Through the Windows over the Mountains
Saturday 7 April – First, flying from Seattle, WA to Richmond, VA via Chicago was uneventful and smooth, albeit we landed at 11:30 PM that night. Ray Hinde, my sister’s second husband, was generous to pick us up at the airport as our rental car plan fell through. He had just driven to the airport the night before to pick up his son and daughter by his first wife. They had buzzed in from Arizona.
Morgan goofin’ up de plane.
On the plane I read David McCullough’s history book 1776 and was struck by the irony of me, a Virginian living in Washington, reading about George Washington, himself a native of Virginia and in whose honor my adopted state was named after. And Morgan is a native of Washington and is visiting Virginia. The events of that gripping narrative, however, describe a situation that changed history. If the American Revolution had failed there would be no “Virginians” living in Washington.”
Even so, we paid my Aunt Helen a midnight visit down in the Fan, the Bohemian area of Richmond. Helen, my daddy’s Big Sister, had a box of gold-rimmed china from her mother to give Morgan, who is Mary Yeatts Bass’s great-granddaughter. Helen, a morning lark, was kind enough to stay up late for us to visit. It was stunning to walk into her home in the Fan. On every wall was beautiful and vibrant art. On the table was another project in process.

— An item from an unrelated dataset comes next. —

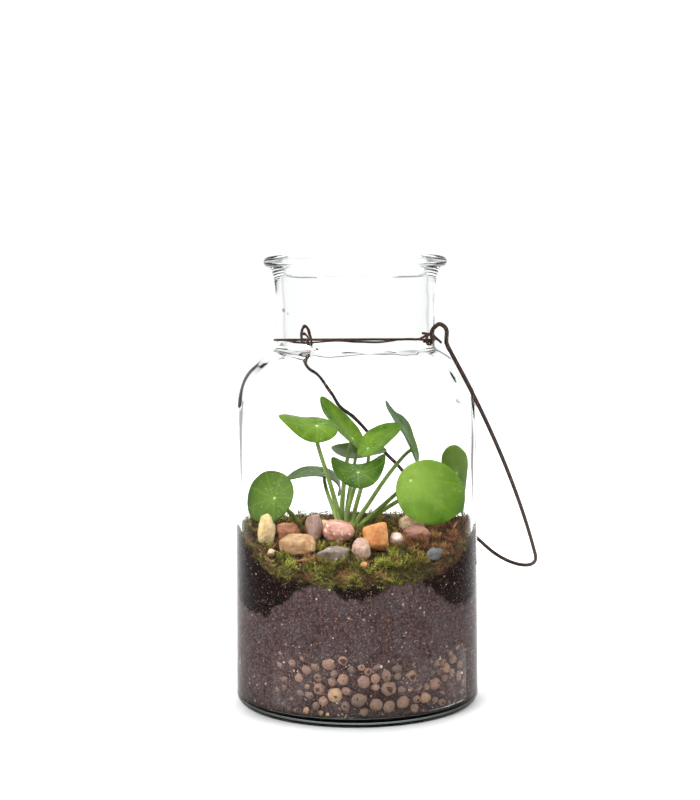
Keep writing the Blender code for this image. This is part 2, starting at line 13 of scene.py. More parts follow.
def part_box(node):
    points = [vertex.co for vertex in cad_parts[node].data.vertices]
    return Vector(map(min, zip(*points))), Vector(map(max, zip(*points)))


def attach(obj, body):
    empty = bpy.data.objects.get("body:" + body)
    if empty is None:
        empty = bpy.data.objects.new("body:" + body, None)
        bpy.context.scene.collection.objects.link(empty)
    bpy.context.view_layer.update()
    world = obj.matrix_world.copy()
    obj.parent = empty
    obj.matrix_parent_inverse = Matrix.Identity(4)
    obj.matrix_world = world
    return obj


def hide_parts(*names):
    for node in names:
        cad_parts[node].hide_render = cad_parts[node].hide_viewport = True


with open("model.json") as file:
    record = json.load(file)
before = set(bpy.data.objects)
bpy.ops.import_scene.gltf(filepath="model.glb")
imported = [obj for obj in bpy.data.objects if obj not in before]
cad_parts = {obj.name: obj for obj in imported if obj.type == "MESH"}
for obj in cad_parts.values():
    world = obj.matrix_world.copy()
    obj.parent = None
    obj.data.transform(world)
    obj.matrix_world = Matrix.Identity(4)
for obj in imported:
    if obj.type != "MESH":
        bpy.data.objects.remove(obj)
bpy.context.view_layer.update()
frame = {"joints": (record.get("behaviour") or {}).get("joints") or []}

Helen excitedly led us into her basement art studio to show us a number of fun and expressive pieces she was crafting from a mélange of seashells, driftwood, stones, beads, and paints. And also where she tripped over a cord and smashed to the floor. Morgan was thrilled to see Helen again and it was her first visit to Helen’s organic and living in-home museum and studio. I wished we could all visit more often; tough to do when we lived 3000 miles away. Helen, thank you for being such a gracious host beyond the Witching Hour. And Morgan feels awe to receive her great-grandmother’s china.
Ray drove us on back to the old Bass farm outside Rice. He and Beth have a new home on a hill overlooking the lake formed by the Sandy River Reservoir. He took us to my deceased parents’ empty house. Morgan and I spent the remainder of the night there, wondering if we would see ghosts. I slept very poorly.